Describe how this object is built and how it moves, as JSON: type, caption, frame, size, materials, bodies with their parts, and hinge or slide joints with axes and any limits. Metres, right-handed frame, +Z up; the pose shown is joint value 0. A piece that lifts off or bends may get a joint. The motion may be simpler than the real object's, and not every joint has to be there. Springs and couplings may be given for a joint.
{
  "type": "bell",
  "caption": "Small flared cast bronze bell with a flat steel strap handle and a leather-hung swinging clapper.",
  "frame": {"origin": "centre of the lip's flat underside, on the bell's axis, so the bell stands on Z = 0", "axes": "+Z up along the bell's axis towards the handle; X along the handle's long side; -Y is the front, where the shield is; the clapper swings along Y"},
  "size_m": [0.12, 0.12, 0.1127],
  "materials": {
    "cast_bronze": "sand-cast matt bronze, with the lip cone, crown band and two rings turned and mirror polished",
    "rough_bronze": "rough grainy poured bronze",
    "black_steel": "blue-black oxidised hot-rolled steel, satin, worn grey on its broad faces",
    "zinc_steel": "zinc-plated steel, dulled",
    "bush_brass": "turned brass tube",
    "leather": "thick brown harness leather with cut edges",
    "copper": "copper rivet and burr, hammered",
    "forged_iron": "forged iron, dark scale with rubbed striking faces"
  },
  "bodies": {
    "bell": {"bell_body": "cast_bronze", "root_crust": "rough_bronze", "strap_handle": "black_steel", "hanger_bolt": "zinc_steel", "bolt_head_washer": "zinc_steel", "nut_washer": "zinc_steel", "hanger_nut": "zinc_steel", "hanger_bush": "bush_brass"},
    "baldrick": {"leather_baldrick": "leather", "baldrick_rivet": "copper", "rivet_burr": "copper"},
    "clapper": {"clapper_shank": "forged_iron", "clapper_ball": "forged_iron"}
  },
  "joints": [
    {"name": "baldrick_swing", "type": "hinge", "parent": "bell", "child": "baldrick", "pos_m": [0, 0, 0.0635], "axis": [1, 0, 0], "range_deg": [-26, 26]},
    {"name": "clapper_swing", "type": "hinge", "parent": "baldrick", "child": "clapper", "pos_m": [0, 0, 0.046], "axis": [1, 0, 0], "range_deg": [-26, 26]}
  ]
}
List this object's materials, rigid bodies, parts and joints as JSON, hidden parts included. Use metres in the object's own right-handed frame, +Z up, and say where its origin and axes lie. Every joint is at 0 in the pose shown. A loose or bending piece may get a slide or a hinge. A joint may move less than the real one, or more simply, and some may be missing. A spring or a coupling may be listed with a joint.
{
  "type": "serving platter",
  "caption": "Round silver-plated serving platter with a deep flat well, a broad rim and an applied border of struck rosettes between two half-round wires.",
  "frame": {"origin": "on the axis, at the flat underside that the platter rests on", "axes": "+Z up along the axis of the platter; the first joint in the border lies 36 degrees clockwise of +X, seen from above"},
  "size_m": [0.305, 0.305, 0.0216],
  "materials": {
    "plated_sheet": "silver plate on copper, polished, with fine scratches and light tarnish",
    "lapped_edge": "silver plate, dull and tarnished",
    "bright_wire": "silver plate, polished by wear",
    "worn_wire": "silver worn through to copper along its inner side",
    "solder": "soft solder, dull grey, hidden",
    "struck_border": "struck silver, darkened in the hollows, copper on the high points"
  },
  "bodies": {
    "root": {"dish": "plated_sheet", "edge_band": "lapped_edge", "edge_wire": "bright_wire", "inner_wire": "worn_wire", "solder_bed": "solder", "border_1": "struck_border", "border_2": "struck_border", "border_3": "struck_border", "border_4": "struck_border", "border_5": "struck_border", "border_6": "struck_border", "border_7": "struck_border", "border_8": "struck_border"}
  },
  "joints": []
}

+ + + + + + +

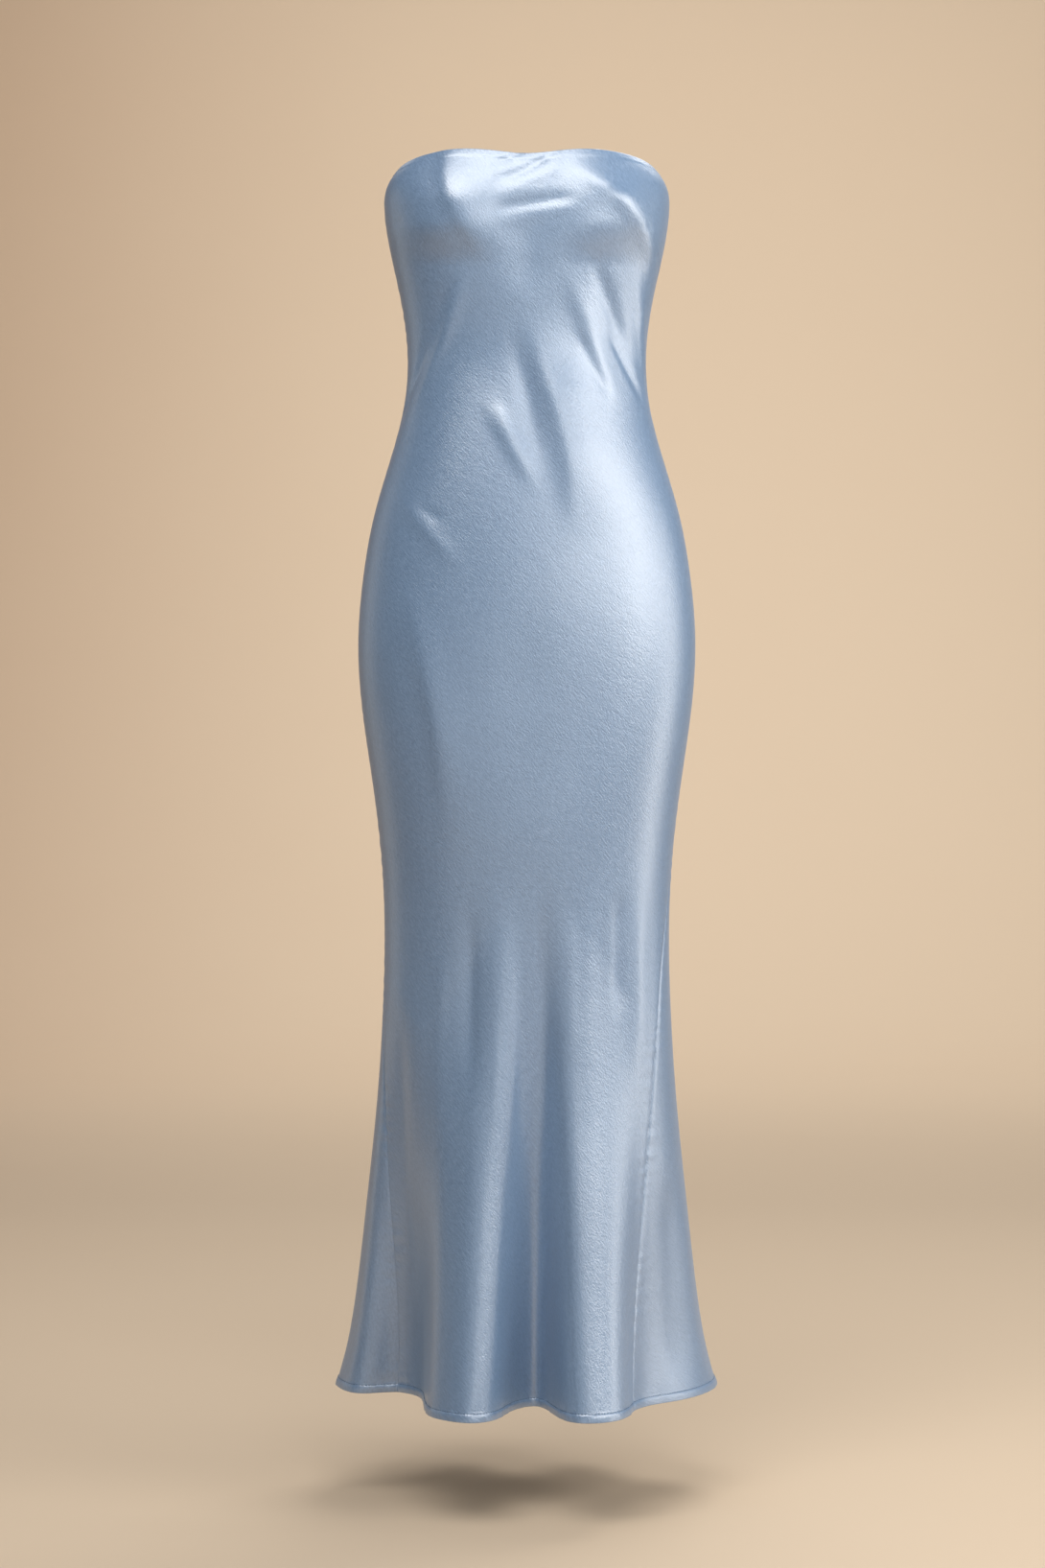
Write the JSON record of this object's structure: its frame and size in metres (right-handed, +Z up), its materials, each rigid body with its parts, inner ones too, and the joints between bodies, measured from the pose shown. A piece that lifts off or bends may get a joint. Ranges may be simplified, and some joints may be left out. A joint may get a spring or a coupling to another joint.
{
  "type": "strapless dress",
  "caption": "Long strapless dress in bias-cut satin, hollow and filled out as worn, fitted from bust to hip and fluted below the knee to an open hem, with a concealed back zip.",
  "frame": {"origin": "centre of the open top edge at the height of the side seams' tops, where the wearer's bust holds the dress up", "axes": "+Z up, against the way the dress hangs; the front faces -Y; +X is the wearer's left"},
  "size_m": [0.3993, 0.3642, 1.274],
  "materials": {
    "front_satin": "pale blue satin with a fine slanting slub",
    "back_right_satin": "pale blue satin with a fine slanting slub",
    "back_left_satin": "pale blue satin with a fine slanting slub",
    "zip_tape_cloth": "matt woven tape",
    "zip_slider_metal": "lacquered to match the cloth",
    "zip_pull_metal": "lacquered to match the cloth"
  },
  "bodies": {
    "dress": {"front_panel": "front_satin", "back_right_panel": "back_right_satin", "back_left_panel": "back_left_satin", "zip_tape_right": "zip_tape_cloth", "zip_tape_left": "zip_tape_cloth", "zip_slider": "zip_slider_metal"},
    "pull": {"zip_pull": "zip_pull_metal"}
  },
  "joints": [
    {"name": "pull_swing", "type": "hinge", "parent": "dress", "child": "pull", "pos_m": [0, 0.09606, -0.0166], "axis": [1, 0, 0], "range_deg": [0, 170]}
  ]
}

+ + + + + + +

PROBLEM: Copy each line above that contains the string "bends".

RESULT OF THIS TASK:
Describe how this object is built and how it moves, as JSON: type, caption, frame, size, materials, bodies with their parts, and hinge or slide joints with axes and any limits. Metres, right-handed frame, +Z up; the pose shown is joint value 0. A piece that lifts off or bends may get a joint. The motion may be simpler than the real object's, and not every joint has to be there. Springs and couplings may be given for a joint.
Write the JSON record of this object's structure: its frame and size in metres (right-handed, +Z up), its materials, each rigid body with its parts, inner ones too, and the joints between bodies, measured from the pose shown. A piece that lifts off or bends may get a joint. Ranges may be simplified, and some joints may be left out. A joint may get a spring or a coupling to another joint.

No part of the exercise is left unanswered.